* _What is needed_: Repeat, please, only the lines from the top of the data down to the line with "return at_lengths(path[order], count[order], whole)"; include both of those lines.

--

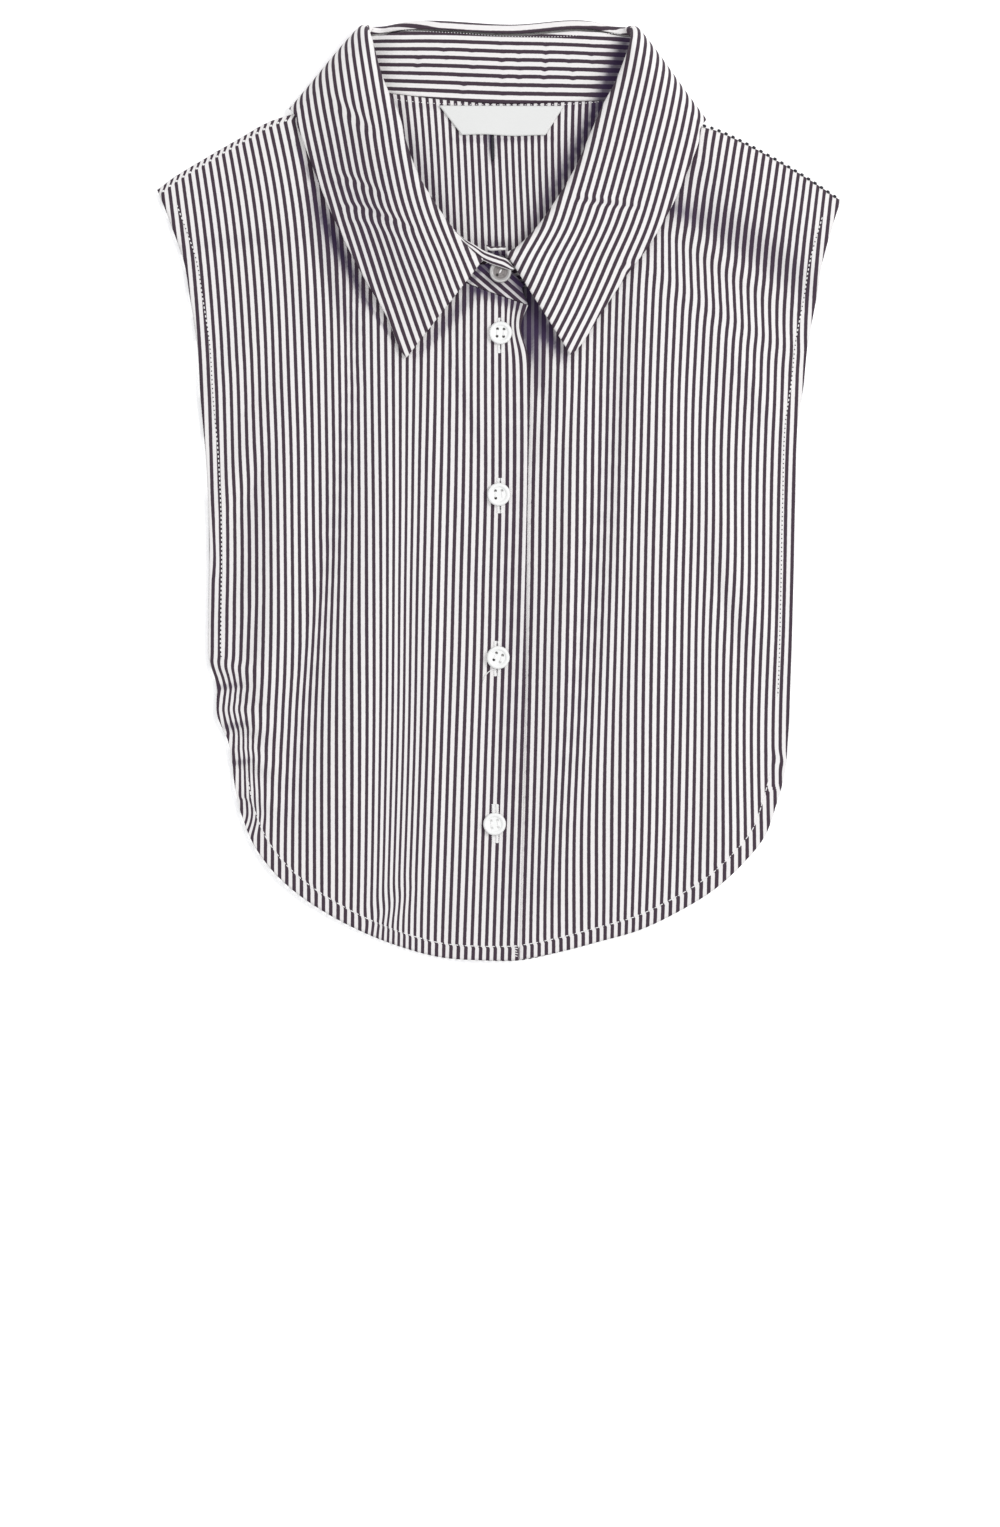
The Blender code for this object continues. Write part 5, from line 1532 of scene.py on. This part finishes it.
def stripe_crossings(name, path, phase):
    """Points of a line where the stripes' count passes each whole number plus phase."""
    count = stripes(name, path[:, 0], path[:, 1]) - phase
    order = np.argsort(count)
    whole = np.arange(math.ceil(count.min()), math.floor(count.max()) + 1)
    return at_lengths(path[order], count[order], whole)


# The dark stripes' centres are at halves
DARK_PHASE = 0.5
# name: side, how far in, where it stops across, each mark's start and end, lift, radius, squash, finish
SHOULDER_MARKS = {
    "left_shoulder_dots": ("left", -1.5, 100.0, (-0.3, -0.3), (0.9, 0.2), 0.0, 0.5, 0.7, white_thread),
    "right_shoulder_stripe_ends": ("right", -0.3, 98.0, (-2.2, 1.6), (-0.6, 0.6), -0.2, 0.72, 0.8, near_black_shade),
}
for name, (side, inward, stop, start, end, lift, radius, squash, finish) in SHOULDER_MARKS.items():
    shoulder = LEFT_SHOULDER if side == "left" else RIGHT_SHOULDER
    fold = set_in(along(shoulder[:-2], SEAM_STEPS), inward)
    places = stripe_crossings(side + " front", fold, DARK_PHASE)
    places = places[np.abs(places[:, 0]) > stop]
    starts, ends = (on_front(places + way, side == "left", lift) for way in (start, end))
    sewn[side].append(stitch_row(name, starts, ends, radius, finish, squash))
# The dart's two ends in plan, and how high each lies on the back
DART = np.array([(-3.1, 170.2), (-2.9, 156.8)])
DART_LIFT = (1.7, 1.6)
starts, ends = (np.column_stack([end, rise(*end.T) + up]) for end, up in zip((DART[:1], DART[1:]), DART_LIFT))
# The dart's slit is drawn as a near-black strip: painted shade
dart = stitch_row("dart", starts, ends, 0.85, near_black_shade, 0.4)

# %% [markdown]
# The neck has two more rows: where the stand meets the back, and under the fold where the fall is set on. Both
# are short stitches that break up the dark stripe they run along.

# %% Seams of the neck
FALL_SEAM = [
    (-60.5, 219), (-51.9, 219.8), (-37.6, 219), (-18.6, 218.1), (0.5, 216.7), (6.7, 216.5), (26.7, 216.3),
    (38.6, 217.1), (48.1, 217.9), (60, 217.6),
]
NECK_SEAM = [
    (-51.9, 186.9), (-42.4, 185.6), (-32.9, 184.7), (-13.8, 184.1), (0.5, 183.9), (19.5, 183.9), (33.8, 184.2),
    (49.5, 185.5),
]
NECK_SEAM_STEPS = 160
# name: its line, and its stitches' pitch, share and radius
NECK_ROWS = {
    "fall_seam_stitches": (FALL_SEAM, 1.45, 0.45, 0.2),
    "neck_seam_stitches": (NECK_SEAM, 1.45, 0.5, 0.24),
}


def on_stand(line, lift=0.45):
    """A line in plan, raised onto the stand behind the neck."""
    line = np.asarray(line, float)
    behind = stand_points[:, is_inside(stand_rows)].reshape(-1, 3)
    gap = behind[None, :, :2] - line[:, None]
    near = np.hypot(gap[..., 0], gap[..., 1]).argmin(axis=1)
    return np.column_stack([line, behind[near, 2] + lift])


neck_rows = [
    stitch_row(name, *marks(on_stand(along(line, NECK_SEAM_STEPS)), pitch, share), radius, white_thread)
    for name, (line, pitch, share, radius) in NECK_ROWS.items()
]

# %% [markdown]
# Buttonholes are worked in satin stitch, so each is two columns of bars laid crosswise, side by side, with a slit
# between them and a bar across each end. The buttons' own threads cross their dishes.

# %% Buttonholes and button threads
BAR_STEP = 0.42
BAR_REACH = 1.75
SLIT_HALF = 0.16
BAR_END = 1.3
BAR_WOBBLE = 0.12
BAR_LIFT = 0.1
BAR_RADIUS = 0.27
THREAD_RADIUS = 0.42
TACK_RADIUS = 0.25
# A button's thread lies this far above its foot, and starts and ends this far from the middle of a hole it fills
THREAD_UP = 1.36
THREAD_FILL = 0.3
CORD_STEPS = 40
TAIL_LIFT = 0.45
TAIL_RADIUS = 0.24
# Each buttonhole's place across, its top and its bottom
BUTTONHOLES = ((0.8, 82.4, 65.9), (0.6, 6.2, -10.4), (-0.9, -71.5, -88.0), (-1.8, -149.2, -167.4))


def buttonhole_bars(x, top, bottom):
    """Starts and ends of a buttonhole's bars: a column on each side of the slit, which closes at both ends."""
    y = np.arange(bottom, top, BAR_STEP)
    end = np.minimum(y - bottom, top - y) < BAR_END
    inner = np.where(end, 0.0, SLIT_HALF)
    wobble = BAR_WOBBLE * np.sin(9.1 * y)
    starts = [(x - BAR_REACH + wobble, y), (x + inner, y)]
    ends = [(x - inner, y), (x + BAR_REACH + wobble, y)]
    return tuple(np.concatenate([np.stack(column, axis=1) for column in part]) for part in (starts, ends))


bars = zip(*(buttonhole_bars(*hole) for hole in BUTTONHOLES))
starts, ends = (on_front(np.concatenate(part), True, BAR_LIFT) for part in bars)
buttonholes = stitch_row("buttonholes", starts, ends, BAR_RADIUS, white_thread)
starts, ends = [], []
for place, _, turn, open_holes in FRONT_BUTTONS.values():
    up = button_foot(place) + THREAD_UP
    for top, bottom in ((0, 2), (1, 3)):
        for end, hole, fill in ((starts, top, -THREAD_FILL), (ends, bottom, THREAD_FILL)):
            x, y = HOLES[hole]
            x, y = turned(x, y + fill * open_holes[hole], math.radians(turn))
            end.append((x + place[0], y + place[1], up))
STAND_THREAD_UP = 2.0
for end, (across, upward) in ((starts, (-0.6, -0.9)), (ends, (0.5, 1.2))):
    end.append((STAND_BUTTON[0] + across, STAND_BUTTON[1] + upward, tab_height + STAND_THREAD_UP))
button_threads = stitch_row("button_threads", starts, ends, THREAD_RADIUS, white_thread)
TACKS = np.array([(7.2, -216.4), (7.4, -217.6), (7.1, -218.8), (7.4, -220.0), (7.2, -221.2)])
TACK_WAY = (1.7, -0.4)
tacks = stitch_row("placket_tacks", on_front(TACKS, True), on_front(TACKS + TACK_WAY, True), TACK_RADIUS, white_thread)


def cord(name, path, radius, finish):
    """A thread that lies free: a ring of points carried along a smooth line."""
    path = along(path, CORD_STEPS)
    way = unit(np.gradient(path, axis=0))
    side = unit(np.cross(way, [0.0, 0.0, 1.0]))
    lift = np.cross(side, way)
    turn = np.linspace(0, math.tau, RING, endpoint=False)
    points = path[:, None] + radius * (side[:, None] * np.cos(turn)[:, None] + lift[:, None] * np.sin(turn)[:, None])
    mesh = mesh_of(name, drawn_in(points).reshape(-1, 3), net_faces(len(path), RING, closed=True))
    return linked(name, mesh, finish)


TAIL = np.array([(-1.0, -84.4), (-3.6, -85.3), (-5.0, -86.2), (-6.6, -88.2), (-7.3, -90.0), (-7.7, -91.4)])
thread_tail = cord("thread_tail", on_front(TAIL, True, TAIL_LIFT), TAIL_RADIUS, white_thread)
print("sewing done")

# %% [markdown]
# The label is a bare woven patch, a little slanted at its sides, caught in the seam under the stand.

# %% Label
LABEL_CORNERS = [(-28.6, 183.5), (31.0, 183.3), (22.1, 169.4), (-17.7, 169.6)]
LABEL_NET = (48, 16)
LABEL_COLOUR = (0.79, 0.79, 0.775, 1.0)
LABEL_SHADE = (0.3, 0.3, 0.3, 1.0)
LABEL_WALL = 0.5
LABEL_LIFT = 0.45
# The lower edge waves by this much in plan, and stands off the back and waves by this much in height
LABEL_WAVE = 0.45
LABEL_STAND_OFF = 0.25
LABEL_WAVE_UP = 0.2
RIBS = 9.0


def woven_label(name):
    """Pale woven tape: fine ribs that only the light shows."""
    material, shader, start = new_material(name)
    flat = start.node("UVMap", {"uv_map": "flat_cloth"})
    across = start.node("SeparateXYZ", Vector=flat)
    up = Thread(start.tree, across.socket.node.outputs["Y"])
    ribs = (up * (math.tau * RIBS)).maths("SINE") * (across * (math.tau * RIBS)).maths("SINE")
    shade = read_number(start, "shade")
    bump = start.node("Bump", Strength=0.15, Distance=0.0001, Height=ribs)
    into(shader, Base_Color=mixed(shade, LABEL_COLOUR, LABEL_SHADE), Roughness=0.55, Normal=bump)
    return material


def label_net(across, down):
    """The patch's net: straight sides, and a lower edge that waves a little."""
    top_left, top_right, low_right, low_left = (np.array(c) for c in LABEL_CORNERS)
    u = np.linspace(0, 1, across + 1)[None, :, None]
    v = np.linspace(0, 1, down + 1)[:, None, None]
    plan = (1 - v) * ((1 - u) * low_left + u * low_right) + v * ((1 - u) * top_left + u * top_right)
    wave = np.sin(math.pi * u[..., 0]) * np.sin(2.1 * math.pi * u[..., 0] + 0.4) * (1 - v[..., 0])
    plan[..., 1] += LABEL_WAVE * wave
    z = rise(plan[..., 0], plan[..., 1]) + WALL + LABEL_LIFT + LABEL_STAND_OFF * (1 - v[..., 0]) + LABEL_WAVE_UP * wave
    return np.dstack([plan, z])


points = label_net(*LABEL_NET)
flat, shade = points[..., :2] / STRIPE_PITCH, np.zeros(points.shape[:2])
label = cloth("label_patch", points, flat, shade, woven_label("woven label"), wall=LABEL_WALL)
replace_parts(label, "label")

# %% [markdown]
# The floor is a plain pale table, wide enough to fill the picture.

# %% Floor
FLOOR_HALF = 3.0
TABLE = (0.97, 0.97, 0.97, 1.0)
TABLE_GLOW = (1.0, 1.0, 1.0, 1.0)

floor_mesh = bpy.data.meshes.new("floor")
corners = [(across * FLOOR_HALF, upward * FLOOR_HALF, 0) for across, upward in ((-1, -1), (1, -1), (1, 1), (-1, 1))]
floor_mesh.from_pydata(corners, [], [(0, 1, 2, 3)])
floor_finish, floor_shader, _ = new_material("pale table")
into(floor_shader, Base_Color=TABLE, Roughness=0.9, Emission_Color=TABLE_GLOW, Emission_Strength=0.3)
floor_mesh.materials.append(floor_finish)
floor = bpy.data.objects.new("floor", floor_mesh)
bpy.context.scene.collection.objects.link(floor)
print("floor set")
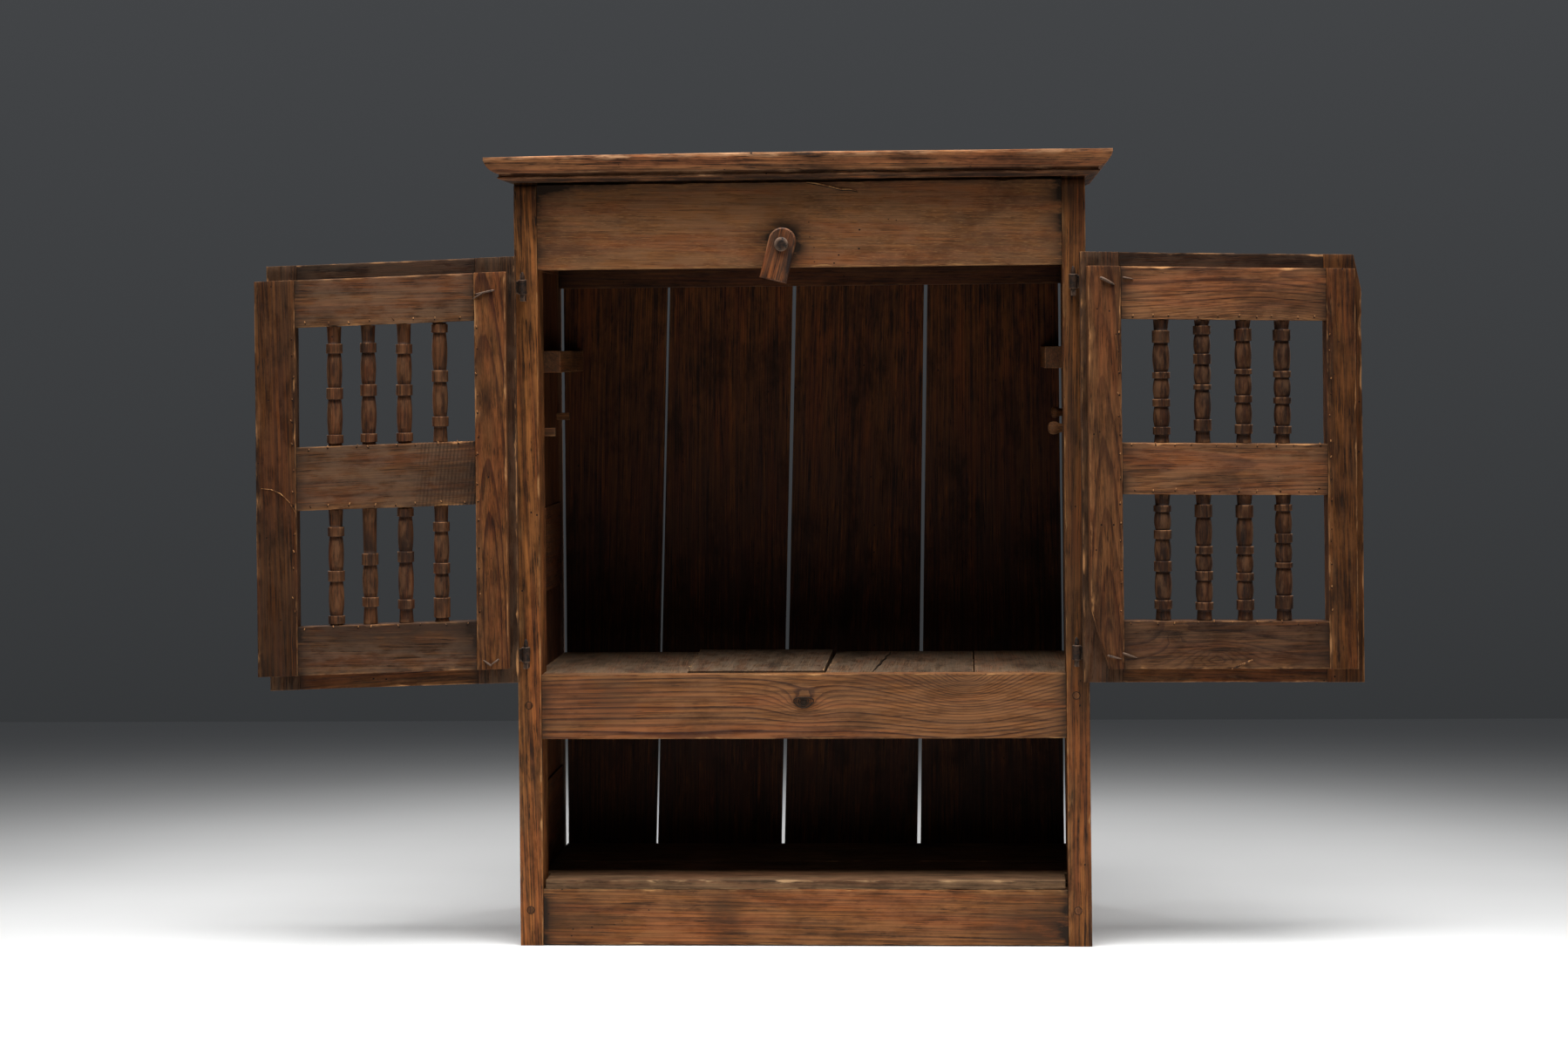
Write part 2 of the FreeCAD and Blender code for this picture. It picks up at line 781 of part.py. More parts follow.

--

* _Task result_:
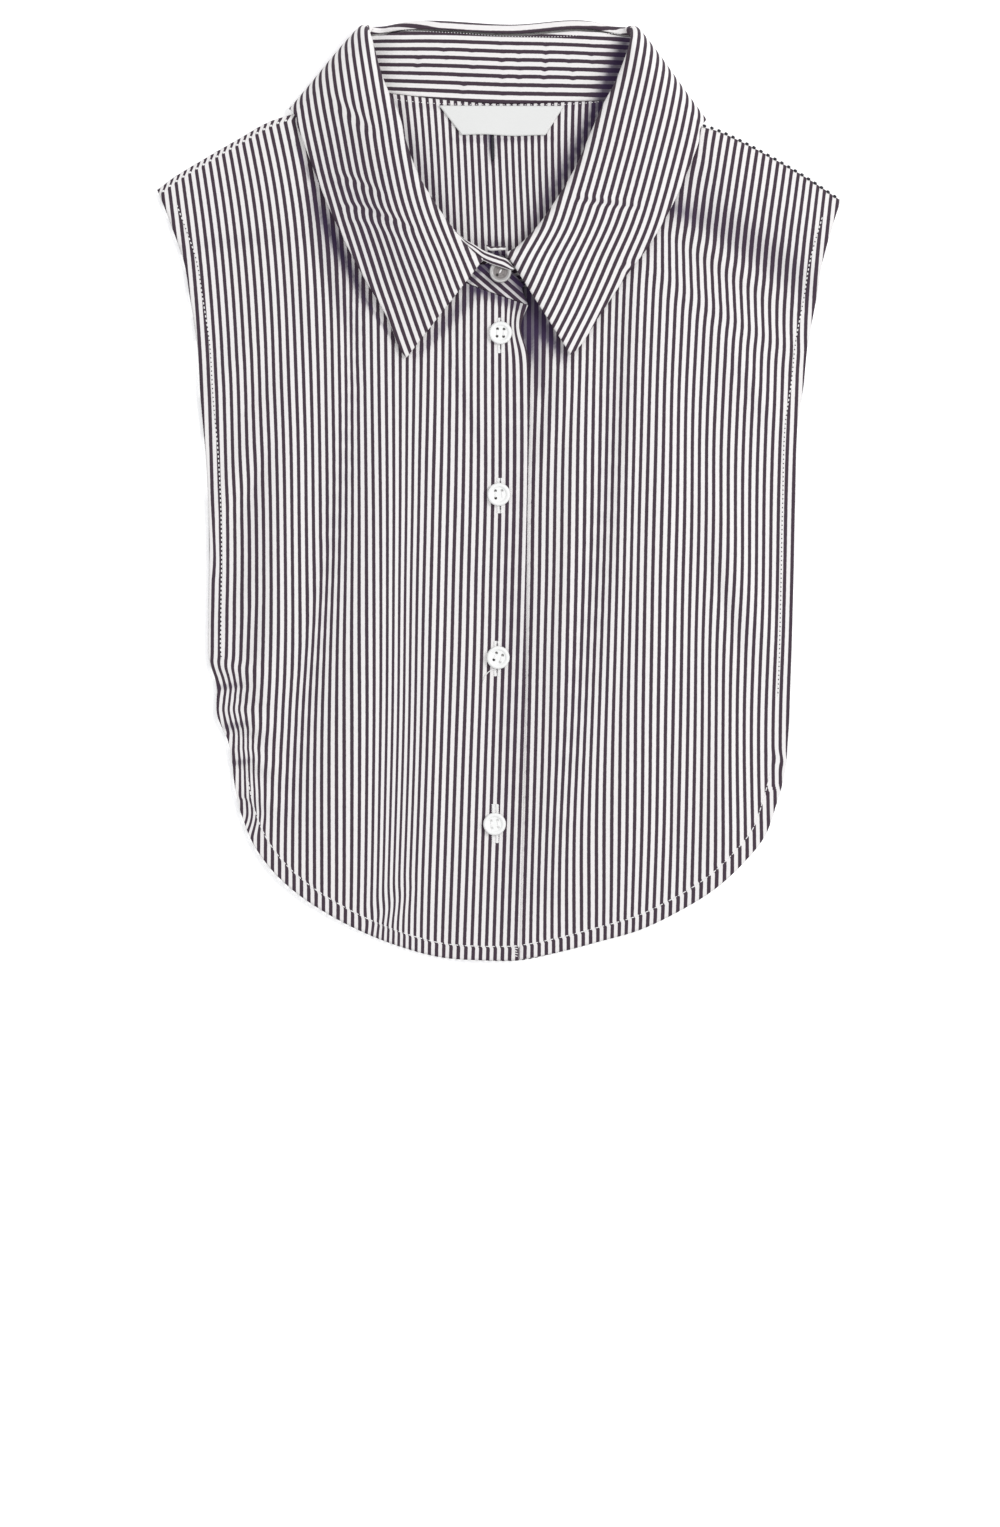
The Blender code for this object continues. Write part 5, from line 1532 of scene.py on. This part finishes it.
def stripe_crossings(name, path, phase):
    """Points of a line where the stripes' count passes each whole number plus phase."""
    count = stripes(name, path[:, 0], path[:, 1]) - phase
    order = np.argsort(count)
    whole = np.arange(math.ceil(count.min()), math.floor(count.max()) + 1)
    return at_lengths(path[order], count[order], whole)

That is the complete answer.